2018 ESA Annual Meeting (August 5 -- 10)

COS 34-9 - Understanding the dynamics of connectivity in a metapopulation model

Tuesday, August 7, 2018: 10:50 AM
355, New Orleans Ernest N. Morial Convention Center
George L. W. Perry, School of Environment, University of Auckland, Auckland, New Zealand and Finnbar Lee, School of Environment, University of Auckland, New Zealand
Background/Question/Methods

Connectivity between habitat patches is often seen as binary, with patches considered either connected or not. In reality, however, connections between habitat patches are dynamic; variability in external conditions may change the strength of links between patches or lead to patches periodically connecting and reconnecting.
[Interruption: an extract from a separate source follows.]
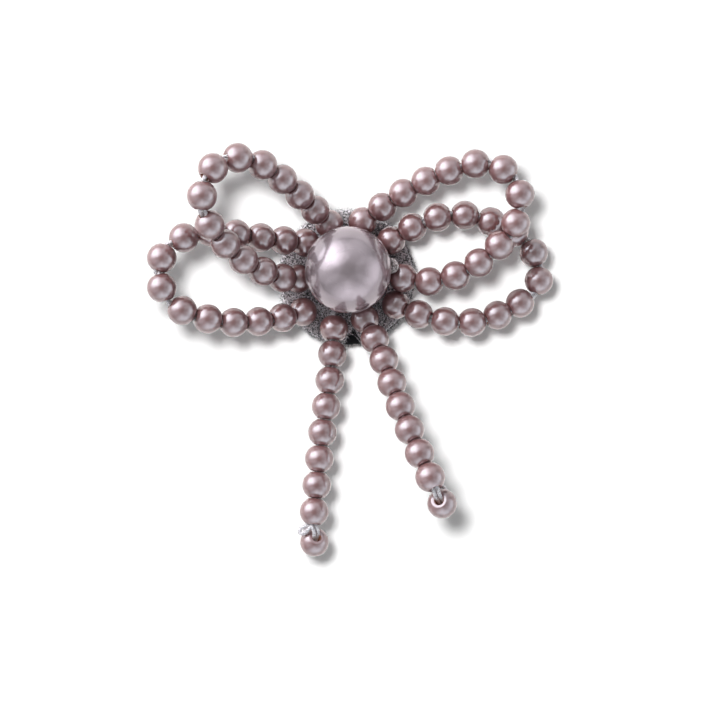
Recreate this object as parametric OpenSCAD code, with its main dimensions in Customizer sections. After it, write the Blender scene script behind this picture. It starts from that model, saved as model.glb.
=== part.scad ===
// Bow brooch: strings of pearl beads sewn to a felt disc, a large pearl as the knot, a brooch pin behind.
// It lies face up on its pin, with +Y towards the top of the bow and the floor at z = 0.
// The tables of the strings are measured from the middle of the felt's top face.

/* [Beads] */
// Diameter of the small beads
bead_d = 6; // [5.6:0.1:6]
// Length of a small bead along its hole, between its flat ends
bead_len = 5.1; // [4.6:0.1:5.1]
// Diameter of the hole in a small bead
bead_hole_d = 1.9; // [1.6:0.1:2.2]
// Beads on each loop of the bow
loop_beads = 14; // [12:1:14]
// Beads on each tail, without its end bead
tail_beads = 8; // [6:1:8]

/* [Large pearl] */
// Diameter of the large pearl
pearl_d = 18; // [16:0.5:18]
// Length of the large pearl along its hole
pearl_len = 17.6; // [16.6:0.1:17.6]
// Diameter of the hole in the large pearl
pearl_hole_d = 2.2; // [2:0.1:3]
// Place of the large pearl to the right of the felt's middle
pearl_x = 0.5; // [0.4:0.05:0.6]
// Place of the large pearl above the felt's middle, towards the top of the bow
pearl_y = 1; // [0.9:0.05:1.1]

/* [Cords] */
// Diameter of the cord through the strings
thread_d = 1; // [0.8:0.1:1.2]
// Diameter of the thick cord of the large pearl
pearl_cord_d = 1.5; // [1.2:0.1:1.6]

/* [Felt and backing] */
// Diameter of the felt disc
felt_d = 28.4; // [28:0.1:29]
// Thickness of the felt disc
felt_t = 2; // [1.5:0.1:3]
// Width of the notch in the felt's lower edge
notch_w = 3.4; // [2:0.1:4]
// Depth of the notch in the felt's lower edge
notch_depth = 3.6; // [2:0.1:4]
// Place of the notch to the right of the felt's middle
notch_x = 1.5; // [1:0.1:2]
// Diameter of the black backing
backing_d = 28.6; // [28:0.1:29]
// Thickness of the black backing
backing_t = 1; // [0.8:0.1:1.5]
// Shift of the backing to the right of the felt
backing_x = 0.3; // [0:0.1:0.5]

/* [Brooch pin] */
// Length of the pin's plate
pin_len = 26; // [24:0.5:27]
// Width of the pin's plate
pin_w = 7; // [6:0.5:8]
// Height of the whole pin
pin_h = 4.5; // [4:0.1:5]
// Thickness of the pin's plate
plate_t = 0.8; // [0.6:0.1:1]
// Diameter of the needle
needle_d = 0.9; // [0.8:0.1:1.2]
// Length of the hinge and of the catch
hinge_len = 3.6; // [3:0.1:4]
// Diameter of the hinge's barrel
barrel_d = 2.8; // [2:0.1:3]
// Place of the pin below the felt's middle, where the brooch balances
pin_y = -1.5; // [-2.5:0.1:-0.5]

/* [Hidden] */
$fn = 48;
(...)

We used a network-based single-species metapopulation model to evaluate how population persistence and patch occupancy are affected by different forms of temporal dynamism in connectivity. In metapopulations the ratio between the rate at which patches suffer extinction and are recolonised predicts overall metapopulation extinction. Under a wide range of extinction-colonisation ratios we simulated scenarios with: (i) the weakening of patch connections and (ii) connectivity between patches varying over time as a function of structural characteristics such as connection length or network importance.

Results/Conclusions

Our modelling shows that metapopulation dynamics are sensitive to both the magnitude of change in habitat connectivity and the temporal structure of these changes. In all cases there are abrupt thresholds in the extinction-colonisation ratio beyond which metapopulation persistence collapses. Simply considering connectivity in a non-binary way (by weighting links between patches as a function of distance) strongly affected metapopulation dynamics and persistence. The loss of a constant fraction of total links at each time-step had less effect, presumably because changes in connectivity occurred more quickly than the underlying population dynamic. However, temporal autocorrelation in connectivity loss (e.g. many rapid changes vs. fewer but more persistent ones) decreases the extinction-colonisation threshold at which extinction occurred and interacted most strongly with the specific links between habitats that were lost. If we are to understand the dynamics of spatially separated populations we need to see connectivity as a dynamic landscape property. That metapopulation dynamics are affected not only by the amount of connectivity loss but also the temporal dynamics of that loss and its location is important for efforts that seek to increase landscape connectivity.